While we don’t have a strong sense of what a DMMPS contract premium would be, we estimate it at effectively about 10% of the strike price on an annualized basis. The contract premium for all contract years will likely need to be paid all upfront, so this 10%-of-strike-price value is actually an “effective” annual cost. We expect the DMMPS contract provider to require a minimum dispatch performance, but with a reasonable margin of error.

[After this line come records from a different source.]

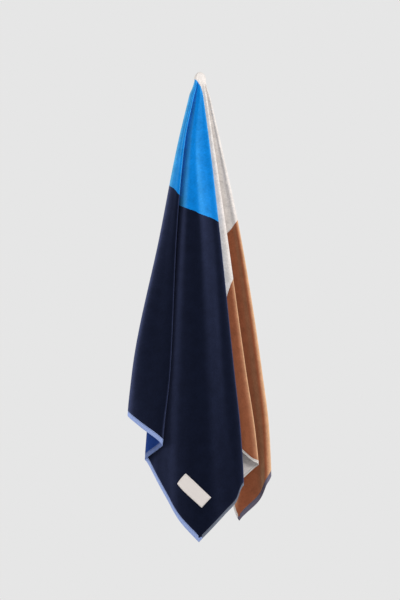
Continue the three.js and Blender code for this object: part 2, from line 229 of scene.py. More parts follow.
@dataclass(frozen=True)
class Drape:
    """The way the flat towel hangs: flat places in, places in space out.

    The crest is a small arch, and its table gives where each flat angle leaves
    it. Between the two lengths of pleats_form the arch gives way to the folds.
    The levels are heights below the crest that the columns of FOLDS stand for.
    """

    navy_end: float = 834
    tan_end: float = 766
    drop_side: float = 900
    crest_radius: float = 18
    crest_half_width: float = 15
    crest_angles: tuple[float, ...] = (-90, -76, -68, -63, -58, -54, -34, 26, 50, 90)
    crest_around: tuple[float, ...] = (-95, -72, -64, -52, -38, -29, -6, 40, 72, 100)
    crest_depth: tuple[float, ...] = (25, 15, -1, -11, -14, -13, -9, 5, 16, 23)
    pleats_form: tuple[float, float] = (23, 74)
    across_levels: tuple[float, ...] = (60, 180, 420, 780, 930, 1080, 1170)
    depth_levels: tuple[float, ...] = (60, 420, 900)
    highest_section: float = 42
    turn_share: float = 0.42
    least_drop: float = 0.5
    drop_rounds: int = 2
    facing_arc: float = 0.6

    def reach(self, angle: np.ndarray, end_hem: float = 0, side_hem: float = 0) -> np.ndarray:
        """Finds the length of flat lines to the towel's edge, or inside its hems.

        Args:
            angle: Flat angles of the lines.
            end_hem: Width of hem left out at the short ends.
            side_hem: Width of hem left out at the far long side.

        Returns:
            The length of each line.
        """
        a = np.radians(np.abs(angle))
        end = np.where(angle < 0, self.navy_end, self.tan_end) - end_hem
        side = self.drop_side - side_hem
        to_side = side / np.maximum(np.cos(a), TINY)
        to_end = end / np.maximum(np.sin(a), TINY)
        return np.minimum(to_side, to_end)

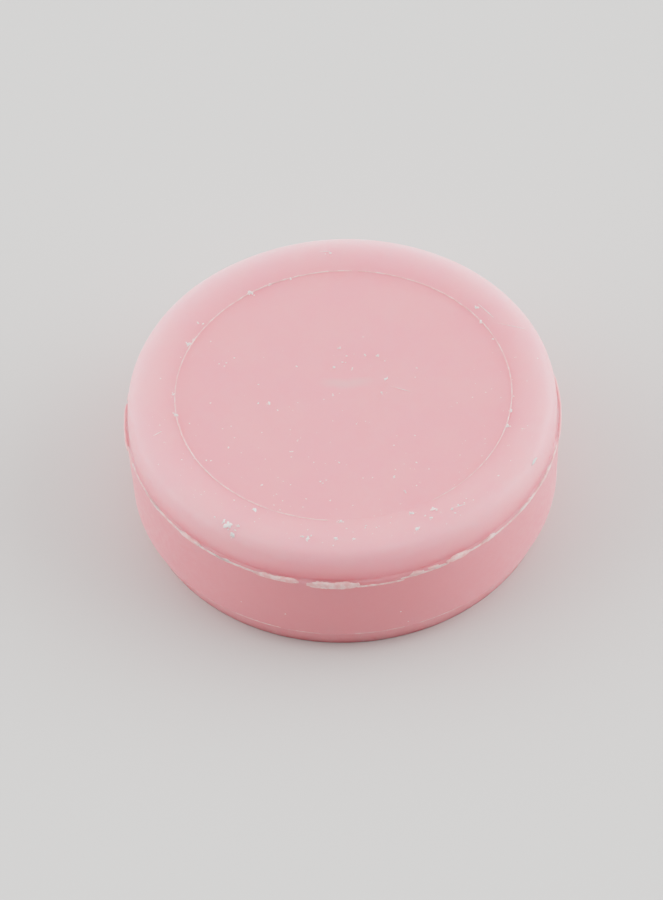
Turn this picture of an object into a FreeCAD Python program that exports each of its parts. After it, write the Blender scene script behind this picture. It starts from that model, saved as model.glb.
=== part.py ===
import FreeCAD, Part
import math
import os

# Round puck of die-pressed shaving soap, lying on its flat base.
# Millimetres, +Z up, origin at the centre of the base on the surface it rests on.

# ---- lower half, pressed in the lower die ----
BASE_R = 28.1         # flat base the puck rests on
BEVEL_TOP_R = 29.35   # wall where it meets the bevel
BEVEL_TOP_Z = 3.6
WALL_TOP_R = 29.75    # wall under the parting line: the draft of the lower die
WALL_TOP_Z = 14.4
LEDGE_R = 29.55       # outer edge of the narrow ledge at the parting line
LEDGE_Z = 15.1

# ---- crown, pressed in the upper die ----
CROWN_FOOT_R = 29.35  # crease at the crown's foot
CROWN_SIDE_R = 29.2   # crown side just under its shoulder
SHOULDER_R = 1.6      # rounding between the crown's side and top
HEIGHT = 20.0         # base to the crest of the crown's rim
RIM_INNER_R = 26.4    # where the rim starts to fall towards the panel
PANEL_R = 22.9        # round panel pressed by the die's insert
PANEL_Z = 19.3        # the panel lies a little below the rim
SEAM_STEP = 0.1       # the rim's inner edge stands this much above the panel

# ---- film squeezed out at the parting line and torn into strips ----
LIP_R = 30.0
FLASH_TOP_Z = 15.35
FLASH_INNER_R = 29.45
# start and end bearing in degrees, outer radius, height
FLASH_STRIPS = [
    (-12, 11, LIP_R, 0.8),
    (15, 70, 29.95, 0.7),
    (74, 128, LIP_R, 0.7),
    (131, 170, 29.95, 0.7),
    (173, 188.5, LIP_R, 0.9),
    (191, 220, 29.9, 0.6),
    (221, 244, 29.9, 0.7),
    (245, 256.7, LIP_R, 0.95),
    (258.8, 285, LIP_R, 0.95),
    (286, 302, 29.95, 0.85),
    (304, 318, 29.9, 0.75),
    (320, 345, 29.95, 0.7),
]

# ---- broken hairlines: start and end bearing of each stretch in degrees ----
PANEL_BURR_STRETCHES = [(-16, 26), (31, 112), (118, 172), (176, 214), (217, 246), (249, 341)]
PANEL_BURR_WIDTH = 0.25
PANEL_BURR_HEIGHT = 0.1
BEVEL_BURR_STRETCHES = [(215, 251), (254, 262), (266, 301), (304, 325)]
BEVEL_BURR_SIZE = 0.15

# ---- crumbs: distance from the axis, bearing in degrees, width, thickness ----
CRUMBS = [
    (7.7, 90, 0.6, 0.3),
    (4.4, 102, 0.5, 0.3),
    (8.0, 49, 0.5, 0.25),
    (6.4, 15, 0.7, 0.3),
    (8.9, 191, 0.9, 0.3),
    (11.5, 188, 0.6, 0.3),
    (25.5, 91, 0.5, 0.3),
    (24.2, 237, 0.5, 0.3),
    (27.4, 236, 1.2, 0.4),
    (25.9, 258, 1.2, 0.4),
    (26.3, 265, 0.7, 0.3),
    (25.6, 295, 0.8, 0.3),
    (25.2, 303, 0.9, 0.35),
]
CRUMB_CORNERS = 5
CRUMB_UNEVENNESS = 0.3
CRUMB_TOP_SCALE = 0.6  # a crumb narrows towards its top
CRUMB_SINK = 0.1       # depth of a crumb's foot before it is trimmed to the surface


def at(r, z):
    """Point in the plane of the profile."""
    return FreeCAD.Vector(r, 0, z)


def ring_box(inner, outer, low, high, start, end):
    """Arc-shaped bar of rectangular section between two bearings."""
    section = Part.makePolygon([at(inner, low), at(outer, low), at(outer, high), at(inner, high),
                                at(inner, low)])
    face = Part.Face(section)
    face.rotate(at(0, 0), FreeCAD.Vector(0, 0, 1), start)
    return face.revolve(at(0, 0), FreeCAD.Vector(0, 0, 1), end - start)


def soap_body():
    """The pressed bar: base, bevel, drafted wall, ledge, crown, raised rim and sunk panel."""
    side_top = at(CROWN_SIDE_R, HEIGHT - SHOULDER_R)
    crest = at(CROWN_SIDE_R - SHOULDER_R, HEIGHT)
    corner = 1 - math.cos(math.pi / 4)
    shoulder = at(CROWN_SIDE_R - SHOULDER_R * corner, HEIGHT - SHOULDER_R * corner)
    outside = [
        at(0, PANEL_Z),
        at(0, 0),
        at(BASE_R, 0),
        at(BEVEL_TOP_R, BEVEL_TOP_Z),
        at(WALL_TOP_R, WALL_TOP_Z),
        at(LEDGE_R, LEDGE_Z),
        at(CROWN_FOOT_R, LEDGE_Z),
        side_top,
    ]
    top = [
        crest,
        at(RIM_INNER_R, HEIGHT),
        at(PANEL_R + SEAM_STEP, PANEL_Z + SEAM_STEP),
        at(PANEL_R, PANEL_Z),
        at(0, PANEL_Z),
    ]
    edges = [Part.makeLine(a, b) for a, b in zip(outside, outside[1:])]
    edges.append(Part.Arc(side_top, shoulder, crest).toShape())
    edges += [Part.makeLine(a, b) for a, b in zip(top, top[1:])]
    face = Part.Face(Part.Wire(edges))
    return face.revolve(at(0, 0), FreeCAD.Vector(0, 0, 1), 360)


def parting_flash(body):
    """Torn strips of film folded over the edge of the ledge, trimmed to the soap under them."""
    return [
        ring_box(FLASH_INNER_R, outer, FLASH_TOP_Z - height, FLASH_TOP_Z, start, end).cut(body)
        for start, end, outer, height in FLASH_STRIPS
    ]


def panel_burr(body):
    """Raised hairline in the seam round the panel."""
    inner = PANEL_R + SEAM_STEP
    outer = inner + PANEL_BURR_WIDTH
    top = PANEL_Z + SEAM_STEP + PANEL_BURR_HEIGHT
    return [
        ring_box(inner, outer, PANEL_Z, top, start, end).cut(body)
        for start, end in PANEL_BURR_STRETCHES
    ]


def bevel_burr(body):
    """Raised hairline on the edge between the wall and the bevel."""
    inner = BEVEL_TOP_R - BEVEL_BURR_SIZE
    outer = BEVEL_TOP_R + BEVEL_BURR_SIZE
    top = BEVEL_TOP_Z + BEVEL_BURR_SIZE
    return [
        ring_box(inner, outer, BEVEL_TOP_Z, top, start, end).cut(body)
        for start, end in BEVEL_BURR_STRETCHES
    ]


def top_height(radius):
    """Height of the top face at a distance from the axis."""
    if radius < PANEL_R:
        return PANEL_Z
    share = min(1.0, (radius - PANEL_R) / (RIM_INNER_R - PANEL_R))
    return PANEL_Z + SEAM_STEP + share * (HEIGHT - PANEL_Z - SEAM_STEP)


def crumb(radius, bearing, width, thickness, body):
    """Flake with an uneven outline that lies on the top face."""
    def outline(scale, z):
        points = []
        for corner in range(CRUMB_CORNERS):
            turn = math.radians(bearing + 360.0 * corner / CRUMB_CORNERS)
            uneven = 1 + CRUMB_UNEVENNESS * math.cos(2 * turn + radius)
            reach = scale * uneven * width / 2
            points.append(FreeCAD.Vector(reach * math.cos(turn), reach * math.sin(turn), z))
        return Part.makePolygon(points + points[:1])

    solid = Part.makeLoft([outline(1, -CRUMB_SINK), outline(CRUMB_TOP_SCALE, thickness)], True, True)
    angle = math.radians(bearing)
    place = (radius * math.cos(angle), radius * math.sin(angle), top_height(radius))
    solid.translate(FreeCAD.Vector(*place))
    return solid.cut(body)


def save(name, shapes):
    """Write one node as a STEP file and print what it holds."""
    node = shapes[0] if len(shapes) == 1 else Part.makeCompound(shapes)
    node.exportStep("parts/" + name + ".step")
    closed = all(solid.isClosed() for solid in node.Solids)
    print(name, "solids", len(node.Solids), "closed", closed, "valid", node.isValid(),
          "volume mm3 %.2f" % node.Volume)


os.makedirs("parts", exist_ok=True)
puck = soap_body()
save("soap_body", [puck])
save("parting_flash", parting_flash(puck))
save("panel_burr", panel_burr(puck))
save("bevel_burr", bevel_burr(puck))
save("soap_crumbs", [crumb(*row, puck) for row in CRUMBS])
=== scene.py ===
# %% [markdown]
# # A pressed puck of shaving soap
# The real thing is one bar of milled soap, squeezed between two dies until it is hard and smooth.
# This lesson builds its looks around a fixed frame that a CAD model gives: the frame says where
# everything is and how large, and the pieces made here take over how it looks.

# %% Load the frame
import math
import random
from collections import Counter

import bpy
from mathutils import Matrix, Vector


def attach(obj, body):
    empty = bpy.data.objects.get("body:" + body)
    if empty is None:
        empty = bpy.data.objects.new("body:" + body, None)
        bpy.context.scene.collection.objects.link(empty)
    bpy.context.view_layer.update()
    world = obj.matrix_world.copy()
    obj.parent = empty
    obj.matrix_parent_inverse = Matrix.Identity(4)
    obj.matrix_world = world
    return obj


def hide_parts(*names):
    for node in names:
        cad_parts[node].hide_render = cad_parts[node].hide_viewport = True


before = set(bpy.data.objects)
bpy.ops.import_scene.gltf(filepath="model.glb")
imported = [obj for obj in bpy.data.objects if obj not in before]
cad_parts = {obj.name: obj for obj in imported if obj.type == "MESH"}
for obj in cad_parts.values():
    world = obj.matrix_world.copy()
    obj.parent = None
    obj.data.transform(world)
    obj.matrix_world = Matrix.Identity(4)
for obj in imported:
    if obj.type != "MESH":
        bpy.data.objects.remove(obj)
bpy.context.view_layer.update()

# %% [markdown]
# ## Small helpers
# Soap is measured in millimetres and Blender works in metres, so one helper turns one into the
# other. Operators act on whatever is selected, and the frame's own objects come in selected, so
# every new piece starts with nothing selected. The last helper counts the faces at each edge and
# stops the script at an open seam, since a hole in a closed piece spoils its shading and its mesh.

# %% Helpers
MM = 0.001


def mm(*values):
    """Millimetres to metres."""
    return [MM * v for v in values]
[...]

Table 3:  10-year Monetized DMMPS (Revenue) and Associated Market DMMPS Required for Expected Investor Return on Arbitrage-Focused Storage Project with DMMPS Contract.

 

The hub/zone DMMPS average ($247/MWh) listed above is still much higher than what we’ve historically seen ($70/MWh on average). Particularly considering the DMMPS contract provider has to believe the hub/zone spread in the Market DMMPs Averages column will materialize. But it’s certainly way closer to historical hub/zone DMMPS than in the merchant case ($177/MWh above instead of $341/MWh above). And one must keep a few other points in mind that could make the economics more realistic:

  • Nodal DMMPS may be increasing because of growing solar, and in particular, wind project clusters. These areas have nodes which experience negative pricing more often.
  • Changes in ISO/RTO policy that are fairer to energy storage may be implemented (e.g. why are settlement price floors in the neg-$100s but price caps in the many $1000s?)
  • Almost all energy-arbitrage performing energy storage projects deployed in this decade will have their revenue augmented by ancillary services. This would push up the average hub/zone DMMPS that is relevant to their energy arbitrage actions above the annual average.

 

In Conclusion

The energy storage future will stretch project developers, OEMs, and power contract providers toward a host of new innovations. Focusing contract solutions on how the money can actually be made will be necessary to bridge the present with the future. DMMPS contracts, or other conceptual brethren, may not be for those financial groups looking to walk only the beaten path, but for those looking to get a foothold in a major global growth space. It may be a little scary, but DMMPS ain’t for wimps.